Como se percebe, não se trata de “apenas um mal-entendido”, como agora alega Moro, mas sim de mentira sobre o fato sucedido.

Um deles 2 está mentindo. É fundamental saber qual deles mente. Será o ministro bolsonarista Sérgio Moro, ou o ministro lavajatista João Otávio de Noronha?

A situação tanto do Moro como a do Noronha é complicada, seja na hipótese de terem mentido, seja na hipótese de terem falado a verdade sobre a intenção de destruir provas.

A situação do ministro do STJ, porém, adiciona complicações, porque caso tenha falado a verdade, Noronha teria prevaricado e deixado de dar voz de prisão a um delinqüente – no caso, Sérgio Moro – que lhe comunicava o cometimento de crime em flagrante.

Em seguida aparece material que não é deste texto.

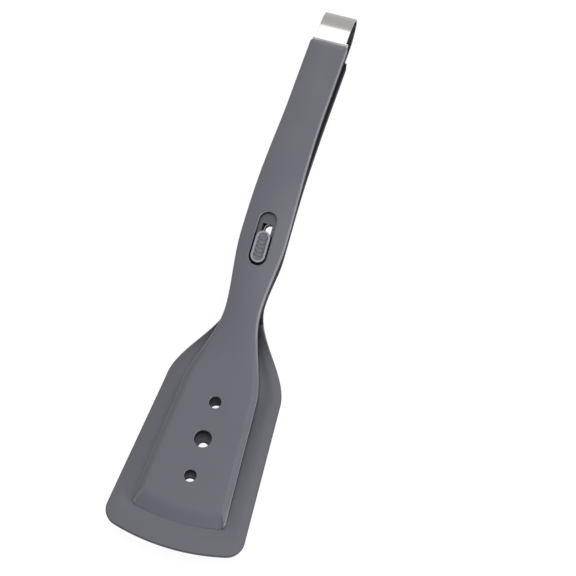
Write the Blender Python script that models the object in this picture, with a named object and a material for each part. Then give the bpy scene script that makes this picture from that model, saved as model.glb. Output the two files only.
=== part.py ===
"""Spatula tongs: two offset turner arms joined by a bowed steel band, with a sliding lock.

Metres, +Z up. The long axis is Y, with the blade tips towards -Y and the band's bow towards +Y.
Each arm is modelled straight and flat, as a strip with its stations, and is then formed along
its side profile. The arms are laid out with the lower blade's sole on Z = 0 and its tip at Y = 0,
and one empty then lays the closed tongs on the table, on the blade's heel and the handle's end.
"""

import math

import bmesh
import bpy
from mathutils import Matrix, Vector

MM = 0.001
DEG = math.pi / 180

# General fits
CLEARANCE = 0.3 * MM
OVERRUN = 1.0 * MM
STATION_STEP = 8.0 * MM
STATION_LEAST = 0.05 * MM
WELD = 0.002 * MM
ARC_SIDES = 20
SCREW_SIDES = 12
FORM_ANGLE = 35 * DEG

# Side profile of the lower arm, along its outer face from the tip: runs, radii and headings
LOWER_SOLE_RUN = 89.0 * MM
LOWER_HEEL_RADIUS = 100.0 * MM
LOWER_RAMP_ANGLE = 26.0 * DEG
LOWER_RAMP_RUN = 9.0 * MM
LOWER_SWAY_RADIUS = 160.0 * MM
LOWER_CROWN_RADIUS = 102.0 * MM
LOWER_GRIP_RUN = 76.7 * MM

# Side profile of the upper arm
UPPER_TIP_SETBACK = 14.6 * MM
UPPER_TIP_HEIGHT = 6.2 * MM
UPPER_BLADE_ANGLE = 5.5 * DEG
UPPER_BLADE_RUN = 60.7 * MM
UPPER_HEEL_RADIUS = 135.0 * MM
UPPER_RAMP_ANGLE = 27.5 * DEG
UPPER_RAMP_RUN = 14.0 * MM
UPPER_SWAY_RADIUS = 160.0 * MM
UPPER_CROWN_RADIUS = 131.0 * MM
UPPER_GRIP_RUN = 68.0 * MM
GRIP_ANGLE = 0.5 * DEG

# Both arms run parallel where the lock joins them
LOCK_ANGLE = 20.5 * DEG
LOCK_FLAT_RUN = 38.0 * MM

# Plan outline of the lower arm
LOWER_TIP_WIDTH = 80.6 * MM
LOWER_SHOULDER_WIDTH = 67.6 * MM
LOWER_SHOULDER_STATION = 96.0 * MM
LOWER_NECK_STATION = 149.0 * MM
LOWER_TIP_RADIUS = 125.0 * MM
LOWER_CORNER_RADIUS = 10.0 * MM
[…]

Noronha, além disso, teria estimulado o crime de Moro: “[…] é isso que tem de ocorrer”.

A solução para esclarecer a verdade sobre este caso escabroso é uma acareação; colocar Moro e Noronha frente à frente para saber quem deles mente, mesmo sabendo que os dois estão, desde logo, seriamente implicados com ilegalidades.